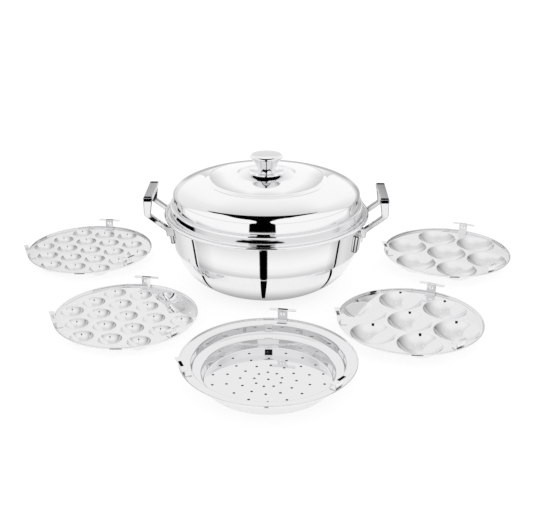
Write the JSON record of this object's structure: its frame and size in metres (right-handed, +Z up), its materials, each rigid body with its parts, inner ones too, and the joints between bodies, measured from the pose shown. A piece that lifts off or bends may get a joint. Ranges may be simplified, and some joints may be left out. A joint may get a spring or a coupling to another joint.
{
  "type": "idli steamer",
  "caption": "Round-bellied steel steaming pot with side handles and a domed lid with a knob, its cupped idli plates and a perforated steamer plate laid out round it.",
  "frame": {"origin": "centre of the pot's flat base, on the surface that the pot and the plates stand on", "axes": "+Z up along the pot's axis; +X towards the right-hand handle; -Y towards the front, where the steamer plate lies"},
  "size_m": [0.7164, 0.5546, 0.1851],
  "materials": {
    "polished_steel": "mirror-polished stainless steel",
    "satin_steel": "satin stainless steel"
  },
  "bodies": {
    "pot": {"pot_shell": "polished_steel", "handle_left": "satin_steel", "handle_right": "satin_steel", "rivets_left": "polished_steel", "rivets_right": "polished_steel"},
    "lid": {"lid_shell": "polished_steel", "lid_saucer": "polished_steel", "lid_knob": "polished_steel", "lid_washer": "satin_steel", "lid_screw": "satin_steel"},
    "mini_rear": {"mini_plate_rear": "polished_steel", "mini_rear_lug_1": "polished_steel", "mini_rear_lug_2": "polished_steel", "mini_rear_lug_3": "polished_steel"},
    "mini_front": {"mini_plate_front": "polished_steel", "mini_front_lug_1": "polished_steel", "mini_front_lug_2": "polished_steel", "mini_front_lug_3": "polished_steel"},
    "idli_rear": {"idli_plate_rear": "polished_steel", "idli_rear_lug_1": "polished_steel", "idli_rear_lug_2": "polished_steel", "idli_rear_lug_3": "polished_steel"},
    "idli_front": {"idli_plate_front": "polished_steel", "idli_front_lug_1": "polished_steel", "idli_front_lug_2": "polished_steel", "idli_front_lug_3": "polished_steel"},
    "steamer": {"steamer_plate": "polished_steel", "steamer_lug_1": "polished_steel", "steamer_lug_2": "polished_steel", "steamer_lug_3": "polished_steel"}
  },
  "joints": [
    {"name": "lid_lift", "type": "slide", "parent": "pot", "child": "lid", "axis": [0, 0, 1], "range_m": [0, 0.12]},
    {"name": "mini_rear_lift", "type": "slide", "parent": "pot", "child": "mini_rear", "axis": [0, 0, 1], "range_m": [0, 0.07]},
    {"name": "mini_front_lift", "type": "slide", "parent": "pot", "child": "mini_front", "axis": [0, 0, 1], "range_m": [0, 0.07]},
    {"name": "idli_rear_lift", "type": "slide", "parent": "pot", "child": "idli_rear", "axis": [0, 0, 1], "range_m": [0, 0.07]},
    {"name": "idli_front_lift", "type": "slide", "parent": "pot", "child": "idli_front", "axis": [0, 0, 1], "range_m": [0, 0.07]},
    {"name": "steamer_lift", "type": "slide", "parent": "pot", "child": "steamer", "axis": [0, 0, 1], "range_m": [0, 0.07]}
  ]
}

+ + + + +

→ Problem details:
Give the data again, exactly as it stands.

→ Solution for this exercise:
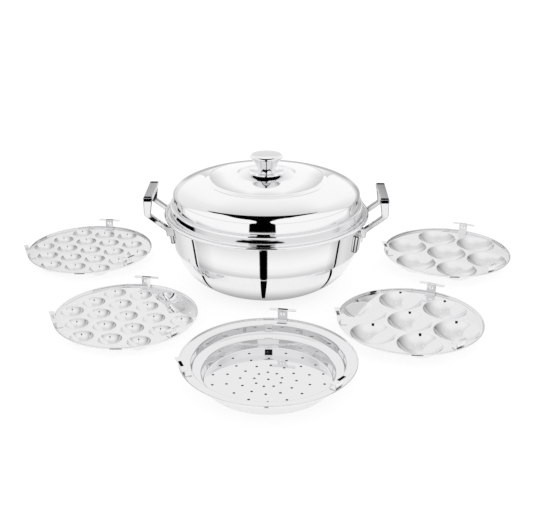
Write the JSON record of this object's structure: its frame and size in metres (right-handed, +Z up), its materials, each rigid body with its parts, inner ones too, and the joints between bodies, measured from the pose shown. A piece that lifts off or bends may get a joint. Ranges may be simplified, and some joints may be left out. A joint may get a spring or a coupling to another joint.
{
  "type": "idli steamer",
  "caption": "Round-bellied steel steaming pot with side handles and a domed lid with a knob, its cupped idli plates and a perforated steamer plate laid out round it.",
  "frame": {"origin": "centre of the pot's flat base, on the surface that the pot and the plates stand on", "axes": "+Z up along the pot's axis; +X towards the right-hand handle; -Y towards the front, where the steamer plate lies"},
  "size_m": [0.7164, 0.5546, 0.1851],
  "materials": {
    "polished_steel": "mirror-polished stainless steel",
    "satin_steel": "satin stainless steel"
  },
  "bodies": {
    "pot": {"pot_shell": "polished_steel", "handle_left": "satin_steel", "handle_right": "satin_steel", "rivets_left": "polished_steel", "rivets_right": "polished_steel"},
    "lid": {"lid_shell": "polished_steel", "lid_saucer": "polished_steel", "lid_knob": "polished_steel", "lid_washer": "satin_steel", "lid_screw": "satin_steel"},
    "mini_rear": {"mini_plate_rear": "polished_steel", "mini_rear_lug_1": "polished_steel", "mini_rear_lug_2": "polished_steel", "mini_rear_lug_3": "polished_steel"},
    "mini_front": {"mini_plate_front": "polished_steel", "mini_front_lug_1": "polished_steel", "mini_front_lug_2": "polished_steel", "mini_front_lug_3": "polished_steel"},
    "idli_rear": {"idli_plate_rear": "polished_steel", "idli_rear_lug_1": "polished_steel", "idli_rear_lug_2": "polished_steel", "idli_rear_lug_3": "polished_steel"},
    "idli_front": {"idli_plate_front": "polished_steel", "idli_front_lug_1": "polished_steel", "idli_front_lug_2": "polished_steel", "idli_front_lug_3": "polished_steel"},
    "steamer": {"steamer_plate": "polished_steel", "steamer_lug_1": "polished_steel", "steamer_lug_2": "polished_steel", "steamer_lug_3": "polished_steel"}
  },
  "joints": [
    {"name": "lid_lift", "type": "slide", "parent": "pot", "child": "lid", "axis": [0, 0, 1], "range_m": [0, 0.12]},
    {"name": "mini_rear_lift", "type": "slide", "parent": "pot", "child": "mini_rear", "axis": [0, 0, 1], "range_m": [0, 0.07]},
    {"name": "mini_front_lift", "type": "slide", "parent": "pot", "child": "mini_front", "axis": [0, 0, 1], "range_m": [0, 0.07]},
    {"name": "idli_rear_lift", "type": "slide", "parent": "pot", "child": "idli_rear", "axis": [0, 0, 1], "range_m": [0, 0.07]},
    {"name": "idli_front_lift", "type": "slide", "parent": "pot", "child": "idli_front", "axis": [0, 0, 1], "range_m": [0, 0.07]},
    {"name": "steamer_lift", "type": "slide", "parent": "pot", "child": "steamer", "axis": [0, 0, 1], "range_m": [0, 0.07]}
  ]
}